Re:How to measure frequencies with the timer module?
Tim,
I can't offer a concrete solution for you without more details of your situation but here are a few suggestions that may give you ideas about where to start. The basic questions are whether you are measuring an analog or digital signal, what frequency range you want to measure and how accurate you need the measurement to be.
If your signal is digital, you have a couple of options.
Digital Option A - attach the signal to the relevant CCP pin of your device and set up the associated timer in 16 bit, edge count mode. Set up an additional timer (or the other 16-bit half of this timer) to free run.

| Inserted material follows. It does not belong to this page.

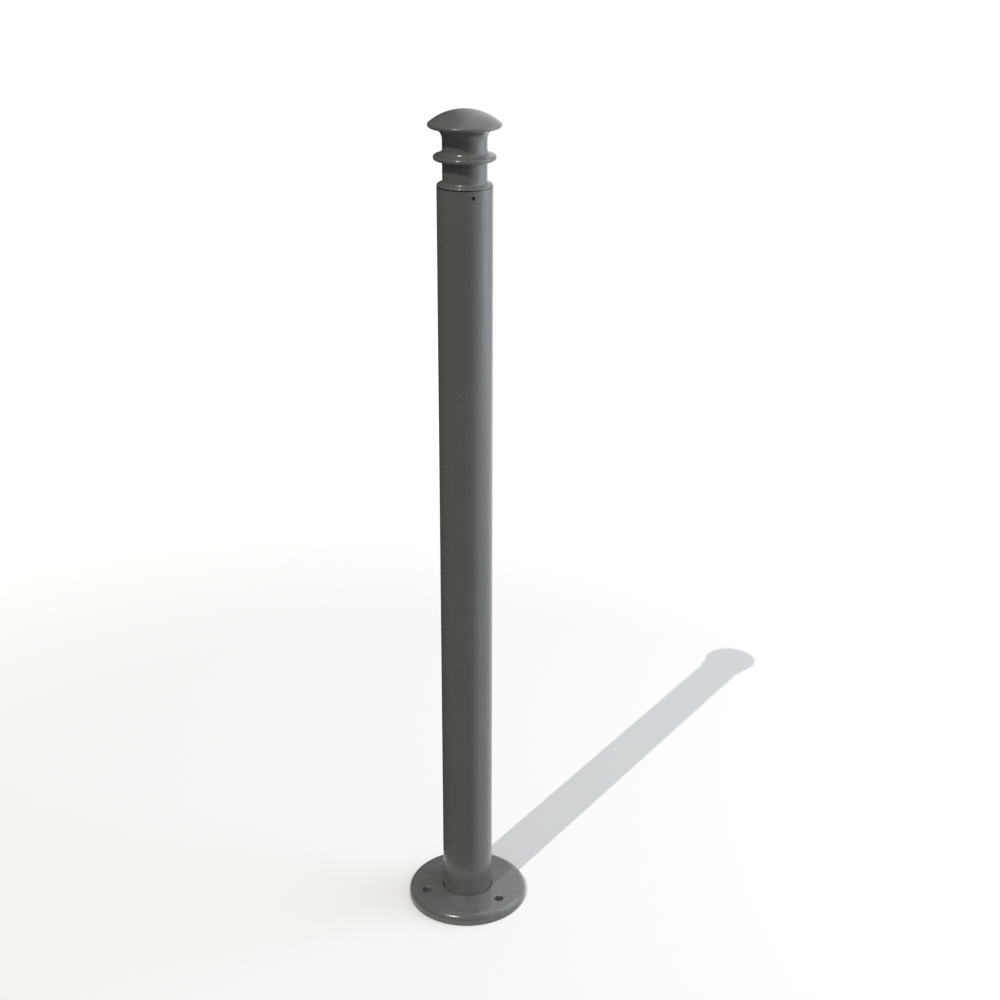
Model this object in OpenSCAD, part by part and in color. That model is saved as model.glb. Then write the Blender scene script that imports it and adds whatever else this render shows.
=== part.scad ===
// Bollard: a round tube post on a bolted base flange, with a cast mushroom head.
// Millimetres. Origin at the centre of the flange's underside, +Z up the post's axis.
// The locking screw of the head faces -Y, and the first anchor hole is on -X.

/* [Post tube] */
// Outside diameter of the tube
tube_d = 60.3; // [48.3:0.1:76.1]
// Wall thickness of the tube
tube_wall = 2.9; // [2.3:0.1:5]
// Height of the tube's top edge, where the head sits
seam_z = 894; // [700:1:1100]

/* [Base flange] */
// Diameter of the flange
flange_d = 146.4; // [130:0.2:180]
// Thickness of the flange
flange_t = 13.5; // [10:0.5:16]
// Radius of the round along the flange's top edge
flange_round = 9; // [2:0.5:9]
// Gap all round between the tube and the flange's bore
socket_gap = 0.8; // [0.3:0.1:1.5]
// Diameter of the circle that the anchor holes lie on
anchor_pcd = 106; // [100:1:116]
// Diameter of an anchor hole
anchor_hole_d = 11; // [9:0.5:13]
// Number of anchor holes
anchor_count = 3; // [3:1:6]

/* [Head casting] */
// Radius of the round at the shoulder's rim
shoulder_round = 2.3; // [1:0.1:3]
// Radius of the hollow between the shoulder and the neck
shoulder_fillet = 3.6; // [1:0.1:4]
// Diameter of the neck
neck_d = 48; // [44:0.5:52]
// Diameter of the ring round the neck
ring_d = 67.4; // [60:0.2:76]
// Height of the ring's middle above the seam
ring_z = 30; // [26:0.2:34]
// Thickness of the ring
ring_t = 5.6; // [4:0.2:7]
// Radius of the hollow between the ring and the neck above it
ring_fillet = 6.2; // [1:0.2:7]
// Diameter of the cap
cap_d = 78.6; // [74:0.2:90]
// Height of the cap's widest line above the seam
cap_z = 63.6; // [60:0.2:70]
// Rise of the dome above the cap's widest line
dome_rise = 16; // [12:0.2:22]
// Length of the spigot inside the tube
spigot_len = 40; // [30:1:60]

/* [Locking screw] */
// Thread diameter of the screw
screw_d = 4; // [3:0.5:5]
// Length of the screw
screw_len = 5; // [4:0.5:8]
// Depth of the screw's axis below the seam
screw_drop = 7.8; // [7:0.2:16]

/* [Hidden] */
$fn = 96;

tube_r = tube_d / 2;
bore_r = tube_r - tube_wall;
flange_r = flange_d / 2;
socket_r = tube_r + socket_gap;
anchor_r = anchor_hole_d / 2;
edge_break = 0.3;              // bevel on a machined edge
past = 1;                      // how far a cutting tool runs past the metal

// Recess under the flange that hides the weld
weld_leg = 3;
recess_r = tube_r + 6;
recess_depth = 4.5;
tube_foot_z = 1;               // the tube stops this far above the ground

// Head, with heights above the seam
neck_r = neck_d / 2;
shoulder_side = 0.1 + edge_break;
shoulder_top = shoulder_side + shoulder_round;
ring_round = ring_t / 2;
ring_rim_x = ring_d / 2 - ring_round;
under_fillet = 1.5;            // hollow between the ring and the neck below it
cap_round = 2.6;               // radius of the cap's rim
cap_rim_x = cap_d / 2 - cap_round;
cap_under_z = cap_z - cap_round;
cove_r = cap_rim_x - neck_r;   // hollow that runs from the neck to the cap's rim
crown = dome_rise - cap_round;
dome_drop = (cap_rim_x * cap_rim_x - crown * crown) / (2 * crown);
dome_r = dome_drop + dome_rise;
dome_edge_z = cap_z - dome_drop + dome_drop * dome_r / (dome_r - cap_round);
rim_proud = 0.01;              // how far the rim stands out of the dome where they meet
core_r = 17;                   // hollow inside the casting
core_top = 62;
core_dome_r = 40;
spigot_r = bore_r - 0.15;

// Locking screw
screw_recess = 0.8;            // how far the screw sits below the tube's surface
screw_hole_d = screw_d + 0.2;
hex_d = screw_d * 0.577;       // corner to corner of the hexagon socket
hex_depth = 2;
tip_len = 0.6;

module base_flange() {
    color("dimgray")
    difference() {
        rotate_extrude() {
            square([flange_r, flange_t - flange_round]);
            square([flange_r - flange_round, flange_t]);
            intersection() {
                translate([flange_r - flange_round, flange_t - flange_round])
                    circle(flange_round);
                square([flange_r, flange_t]);
            }
        }
        translate([0, 0, -past]) cylinder(r = socket_r, h = flange_t + 2 * past);
        translate([0, 0, -past]) cylinder(r = recess_r, h = recess_depth + past);
        for (i = [0 : anchor_count - 1])
            rotate([0, 0, 180 + i * 360 / anchor_count])
                translate([anchor_pcd / 2, 0, 0])
                    anchor_hole();
    }
}

// A through hole with its top edge broken
module anchor_hole() {
    translate([0, 0, -past]) cylinder(r = anchor_r, h = flange_t + 2 * past);
    translate([0, 0, flange_t - edge_break])
        cylinder(r1 = anchor_r, r2 = anchor_r + edge_break + past, h = edge_break + past);
}

module weld_bead() {
    color("dimgray")
    rotate_extrude()
        polygon([
            [tube_r, recess_depth],
            [tube_r, recess_depth - weld_leg],
            [tube_r + weld_leg, recess_depth]
        ]);
}

module post_tube() {
    color("dimgray")
    difference() {
        rotate_extrude()
            polygon([
                [bore_r, tube_foot_z],
                [tube_r, tube_foot_z],
                [tube_r, seam_z - edge_break],
                [tube_r - edge_break, seam_z],
                [bore_r, seam_z]
            ]);
        screw_cut(screw_hole_d, tube_r + past);
    }
}

// Cylinder on the screw's axis, from inside the spigot out to the given radius
module screw_cut(d, out_r) {
    from_r = tube_r - screw_recess - screw_len;
    translate([0, -from_r, seam_z - screw_drop])
        rotate([90, 0, 0])
            cylinder(d = d, h = out_r - from_r);
}

module head_casting() {
    color("dimgray")
    difference() {
        translate([0, 0, seam_z])
            rotate_extrude()
                difference() {
                    head_outline();
                    head_core();
                }
        screw_cut(screw_hole_d, tube_r + past);
    }
}

// Right half of the head's outline
module head_outline() {
    translate([0, -spigot_len]) square([spigot_r, spigot_len]);
    square([neck_r, cap_z]);
    shoulder_outline();
    ring_outline();
    cap_outline();
}

module shoulder_outline() {
    polygon([
        [0, 0],
        [tube_r - edge_break, 0],
        [tube_r, edge_break],
        [tube_r, shoulder_side],
        [0, shoulder_side]
    ]);
    translate([0, shoulder_side]) square([tube_r - shoulder_round, shoulder_round]);
    intersection() {
        translate([tube_r - shoulder_round, shoulder_side]) circle(shoulder_round);
        translate([0, shoulder_side]) square([tube_r, shoulder_round]);
    }
    fillet_above(shoulder_top, shoulder_fillet);
}

module ring_outline() {
    translate([ring_rim_x, ring_z]) circle(ring_round);
    translate([0, ring_z - ring_round]) square([ring_rim_x, ring_t]);
    fillet_above(ring_z + ring_round, ring_fillet);
    fillet_below(ring_z - ring_round, under_fillet);
}

module cap_outline() {
    translate([cap_rim_x, cap_z]) circle(cap_round);
    translate([0, cap_under_z]) square([cap_rim_x, dome_edge_z - cap_under_z]);
    intersection() {
        translate([0, cap_z - dome_drop - rim_proud]) circle(dome_r);
        translate([0, dome_edge_z]) square([cap_d, dome_rise]);
    }
    fillet_below(cap_under_z, cove_r);
}

// Hollow corner between the neck and a level face at height z, above or below that face
module fillet_above(z, r) {
    difference() {
        translate([0, z]) square([neck_r + r, r]);
        translate([neck_r + r, z + r]) circle(r);
    }
}
module fillet_below(z, r) {
    difference() {
        translate([0, z - r]) square([neck_r + r, r]);
        translate([neck_r + r, z - r]) circle(r);
    }
}

// Right half of the hollow inside the head, open at the foot of the spigot
module head_core() {
    translate([0, -spigot_len - past])
        intersection() {
            square([core_r, spigot_len + past + core_top]);
            translate([0, spigot_len + past + core_top - core_dome_r]) {
                translate([0, -spigot_len - core_top]) square([core_r, spigot_len + core_top]);
                circle(core_dome_r);
            }
        }
}

module locking_screw() {
    out_r = tube_r - screw_recess;
    color("black")
    translate([0, -out_r, seam_z - screw_drop])
        rotate([-90, 0, 0])
            difference() {
                union() {
                    cylinder(d = screw_d, h = screw_len - tip_len);
                    translate([0, 0, screw_len - tip_len])
                        cylinder(d1 = screw_d, d2 = screw_d - 2 * tip_len, h = tip_len);
                }
                translate([0, 0, -past]) cylinder(d = hex_d, h = hex_depth + past, $fn = 6);
            }
}

base_flange();
weld_bead();
post_tube();
head_casting();
locking_screw();
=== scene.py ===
from math import cos, pi, radians, sin
import bpy
import bmesh
from mathutils import Matrix, Vector


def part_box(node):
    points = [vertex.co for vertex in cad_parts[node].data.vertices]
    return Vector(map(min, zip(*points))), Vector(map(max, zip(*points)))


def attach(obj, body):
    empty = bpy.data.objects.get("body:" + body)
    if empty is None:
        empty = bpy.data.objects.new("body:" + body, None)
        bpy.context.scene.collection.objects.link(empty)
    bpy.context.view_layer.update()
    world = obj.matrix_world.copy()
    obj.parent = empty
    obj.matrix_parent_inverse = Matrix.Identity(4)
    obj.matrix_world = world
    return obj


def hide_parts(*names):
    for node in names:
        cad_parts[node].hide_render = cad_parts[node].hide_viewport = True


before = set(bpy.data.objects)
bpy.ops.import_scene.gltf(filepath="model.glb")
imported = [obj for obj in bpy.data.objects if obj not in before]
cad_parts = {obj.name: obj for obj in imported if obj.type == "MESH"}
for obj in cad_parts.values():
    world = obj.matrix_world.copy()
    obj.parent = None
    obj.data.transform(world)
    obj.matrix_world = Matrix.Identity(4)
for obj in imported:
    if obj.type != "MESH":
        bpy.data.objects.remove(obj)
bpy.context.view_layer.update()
scene = bpy.context.scene


# View, lights and ground. The post stands on a plain white studio floor, seen from a little above
# its own height. One hard lamp stands high at the front left and a broad cool panel at the right.
# A dark card wrapped round the left, out of sight and thinning towards its ends, keeps that side
# from shining.
eye = Matrix.Rotation(radians(-17.1), 4, "Z") @ Vector((0, -1.7618, 1.2639))
camera = bpy.data.objects.new("view", bpy.data.cameras.new("view"))
scene.collection.objects.link(camera)
camera.matrix_world = (
    Matrix.Translation(eye)
    @ Matrix.Rotation(radians(-17.1 - 2.0176), 4, "Z")
    @ Matrix.Rotation(radians(90 - 23.3448), 4, "X")
    @ Matrix.Rotation(radians(0.5726), 4, "Z")
)
camera.data.sensor_width = 36
camera.data.lens = 60.173
camera.data.shift_x = -0.0203
camera.data.shift_y = 0.0256
camera.data.clip_end = 50
scene.camera = camera
scene.view_settings.view_transform = "Standard"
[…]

In edge count mode, the timer will count down from the load value you specify and generate an interrupt when it reaches your match value (in other words, after it detects your chosen number of edges on the input signal). You can decide whether to count rising, falling or both edges. When the interrupt fires, you know the number of edges that have been counted and, reading your other timer, you know the elapsed time. From these values, you can determine the frequency of your signal.
Digital Option B - attach the signal to a GPIO input and set the GPIO to interrupt on one edge. Start a timer such that it counts upwards freely and wraps automatically. Each time the interrupt fires, read the timer and reset it to 0. The timer value you read represents 1 period of your signal and you can derive the frequency easily from this.
This scheme is easy to implement and should work well for low frequency (KHz range?) signals. The measurement will contain jitter dependent upon the interrupt configuration and relative priority of the GPIO interrupt and any other interrupts you are running.
Digital Option C - if the Stellaris part you are using contains a QEI peripheral, you can use this is clock/direction mode to count input pulses over a given time period and interrupt at a regular interval. When you are interrupted, you can read the pulse count and, knowing this and the interrupt frequency, calculate the frequency of the signal. This has low CPU overhead and should (mostly) eliminate the jitter you would experience if using option A. This method doesn't use a general purpose timer, though, so may not meet your requirements :-)
If you are measuring an analog signal rather than a digital one, you could try the following:
Analog Option A - Attach your signal to one of the Analog Comparators on your Stellaris part and set the reference voltage appropriately so that the comparator generates a reasonably square output (i.e. set the reference to the center point in the signal or thereabouts). Configure the comparator to send its output to a pin. This output then becomes the digital signal you can use with any of the suggestions above.
Analog Option B - If you don't want to use an additional pin on the device, and your signal is suitably slow, another option may be to use the Analog Comparator to trigger the ADC. Have the ADC interrupt on the first sample captured (it doesn't matter what you sample - you will ignore the ADC value read) and, using an independent, free-running timer, determine the period by looking at the time between ADC interrupts.
I hope one of these suggestions gives you something to start playing with. Post some more details and we'll try to offer more detailed suggestions.